_Dataset content_:
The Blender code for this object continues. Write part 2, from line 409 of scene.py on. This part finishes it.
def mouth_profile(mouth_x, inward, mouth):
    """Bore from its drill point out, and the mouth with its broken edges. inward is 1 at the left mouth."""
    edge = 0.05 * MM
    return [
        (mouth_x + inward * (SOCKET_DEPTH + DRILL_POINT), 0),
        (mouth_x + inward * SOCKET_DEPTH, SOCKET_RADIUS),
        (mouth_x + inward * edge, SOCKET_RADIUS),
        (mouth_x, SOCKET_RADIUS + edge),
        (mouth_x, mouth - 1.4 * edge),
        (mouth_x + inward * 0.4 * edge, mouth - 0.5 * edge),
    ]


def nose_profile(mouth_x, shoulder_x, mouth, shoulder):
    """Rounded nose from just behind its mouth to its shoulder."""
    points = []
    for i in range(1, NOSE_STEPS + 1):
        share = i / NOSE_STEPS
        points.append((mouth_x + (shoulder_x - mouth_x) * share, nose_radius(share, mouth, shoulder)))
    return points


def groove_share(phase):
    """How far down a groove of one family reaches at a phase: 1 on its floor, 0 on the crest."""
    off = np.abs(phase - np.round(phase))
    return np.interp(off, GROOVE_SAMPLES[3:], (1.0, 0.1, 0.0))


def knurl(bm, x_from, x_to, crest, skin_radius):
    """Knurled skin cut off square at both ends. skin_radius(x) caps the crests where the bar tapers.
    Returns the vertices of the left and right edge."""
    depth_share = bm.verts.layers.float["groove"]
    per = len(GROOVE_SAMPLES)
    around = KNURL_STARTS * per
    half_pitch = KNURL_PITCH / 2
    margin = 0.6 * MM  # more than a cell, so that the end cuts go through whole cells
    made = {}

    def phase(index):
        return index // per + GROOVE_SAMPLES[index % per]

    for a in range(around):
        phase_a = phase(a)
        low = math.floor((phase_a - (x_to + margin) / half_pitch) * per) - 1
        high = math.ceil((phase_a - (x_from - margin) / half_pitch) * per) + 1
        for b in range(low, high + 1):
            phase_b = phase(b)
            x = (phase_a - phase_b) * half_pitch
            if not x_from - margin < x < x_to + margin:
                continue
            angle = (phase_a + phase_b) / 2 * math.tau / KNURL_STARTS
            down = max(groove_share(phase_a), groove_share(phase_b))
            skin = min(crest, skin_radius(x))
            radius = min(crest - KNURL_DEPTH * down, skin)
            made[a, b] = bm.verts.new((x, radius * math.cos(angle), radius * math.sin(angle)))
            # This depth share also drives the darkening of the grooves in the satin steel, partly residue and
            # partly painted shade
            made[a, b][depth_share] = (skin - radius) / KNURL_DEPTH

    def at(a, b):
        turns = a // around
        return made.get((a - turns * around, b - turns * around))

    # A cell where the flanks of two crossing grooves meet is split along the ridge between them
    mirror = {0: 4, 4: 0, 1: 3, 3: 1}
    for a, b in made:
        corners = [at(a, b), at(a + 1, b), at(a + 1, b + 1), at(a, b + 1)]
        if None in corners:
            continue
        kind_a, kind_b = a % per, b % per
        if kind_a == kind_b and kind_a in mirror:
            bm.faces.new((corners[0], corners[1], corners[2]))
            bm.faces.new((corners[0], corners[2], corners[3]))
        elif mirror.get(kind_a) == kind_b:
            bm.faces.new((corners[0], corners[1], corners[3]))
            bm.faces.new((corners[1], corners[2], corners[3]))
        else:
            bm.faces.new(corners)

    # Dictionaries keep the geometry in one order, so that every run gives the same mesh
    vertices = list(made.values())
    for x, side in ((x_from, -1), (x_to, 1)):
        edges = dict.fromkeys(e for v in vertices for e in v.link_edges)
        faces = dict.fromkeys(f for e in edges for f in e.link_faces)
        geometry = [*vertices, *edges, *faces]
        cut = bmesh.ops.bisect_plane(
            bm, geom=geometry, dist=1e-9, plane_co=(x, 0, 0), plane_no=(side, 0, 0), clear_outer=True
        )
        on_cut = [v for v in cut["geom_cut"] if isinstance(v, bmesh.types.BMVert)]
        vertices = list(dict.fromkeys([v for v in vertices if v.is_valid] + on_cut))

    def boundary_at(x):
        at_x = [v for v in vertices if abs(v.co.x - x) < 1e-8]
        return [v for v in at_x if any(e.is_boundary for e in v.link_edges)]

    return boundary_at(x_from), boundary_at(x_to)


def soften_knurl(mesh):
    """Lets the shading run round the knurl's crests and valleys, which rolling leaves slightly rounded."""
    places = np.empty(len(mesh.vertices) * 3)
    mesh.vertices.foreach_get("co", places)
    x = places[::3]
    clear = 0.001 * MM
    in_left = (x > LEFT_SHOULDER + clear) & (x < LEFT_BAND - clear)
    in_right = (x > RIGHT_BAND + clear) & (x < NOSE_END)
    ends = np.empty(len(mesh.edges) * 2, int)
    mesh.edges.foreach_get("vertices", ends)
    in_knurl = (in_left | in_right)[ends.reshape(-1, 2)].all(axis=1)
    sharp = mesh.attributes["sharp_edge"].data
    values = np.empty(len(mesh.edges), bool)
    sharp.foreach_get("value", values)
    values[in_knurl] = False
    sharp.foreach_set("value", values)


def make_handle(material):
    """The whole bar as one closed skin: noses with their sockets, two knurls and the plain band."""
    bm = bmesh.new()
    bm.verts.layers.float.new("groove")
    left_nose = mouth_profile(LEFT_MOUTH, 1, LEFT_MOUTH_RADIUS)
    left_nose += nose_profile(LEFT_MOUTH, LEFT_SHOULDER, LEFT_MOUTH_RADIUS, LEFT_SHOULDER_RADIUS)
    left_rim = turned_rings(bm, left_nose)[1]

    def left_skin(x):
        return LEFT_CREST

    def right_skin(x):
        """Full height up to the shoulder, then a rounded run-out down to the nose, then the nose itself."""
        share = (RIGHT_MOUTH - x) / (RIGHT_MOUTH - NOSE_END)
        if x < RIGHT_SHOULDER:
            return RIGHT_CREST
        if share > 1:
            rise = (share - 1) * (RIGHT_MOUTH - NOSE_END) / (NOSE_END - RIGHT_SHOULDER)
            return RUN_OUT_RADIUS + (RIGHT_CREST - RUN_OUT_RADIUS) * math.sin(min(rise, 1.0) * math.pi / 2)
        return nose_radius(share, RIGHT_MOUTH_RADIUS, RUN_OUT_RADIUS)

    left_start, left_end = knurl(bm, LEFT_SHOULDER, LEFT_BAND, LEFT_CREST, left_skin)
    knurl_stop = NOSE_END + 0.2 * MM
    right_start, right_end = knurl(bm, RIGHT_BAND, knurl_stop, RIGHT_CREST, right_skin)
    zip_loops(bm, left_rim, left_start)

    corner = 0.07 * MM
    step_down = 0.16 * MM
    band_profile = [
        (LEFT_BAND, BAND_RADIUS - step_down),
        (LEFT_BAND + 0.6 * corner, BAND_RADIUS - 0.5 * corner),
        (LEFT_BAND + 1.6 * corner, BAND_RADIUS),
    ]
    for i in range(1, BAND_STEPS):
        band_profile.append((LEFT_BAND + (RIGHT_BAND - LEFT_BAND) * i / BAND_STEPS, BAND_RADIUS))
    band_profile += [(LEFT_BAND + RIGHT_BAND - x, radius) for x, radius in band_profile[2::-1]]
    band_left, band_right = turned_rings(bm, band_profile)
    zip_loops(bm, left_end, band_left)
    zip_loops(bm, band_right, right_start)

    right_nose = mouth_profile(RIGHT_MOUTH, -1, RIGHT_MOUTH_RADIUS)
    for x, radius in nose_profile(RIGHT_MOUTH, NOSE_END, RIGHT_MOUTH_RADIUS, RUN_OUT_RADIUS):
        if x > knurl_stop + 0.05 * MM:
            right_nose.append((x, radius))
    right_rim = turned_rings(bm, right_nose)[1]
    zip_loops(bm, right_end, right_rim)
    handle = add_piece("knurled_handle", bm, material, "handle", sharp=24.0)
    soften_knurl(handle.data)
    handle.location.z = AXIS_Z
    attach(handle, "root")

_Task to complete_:
Look for lines containing the string "This" and copy them all.

_Complete output_:
The Blender code for this object continues. Write part 2, from line 409 of scene.py on. This part finishes it.
            # This depth share also drives the darkening of the grooves in the satin steel, partly residue and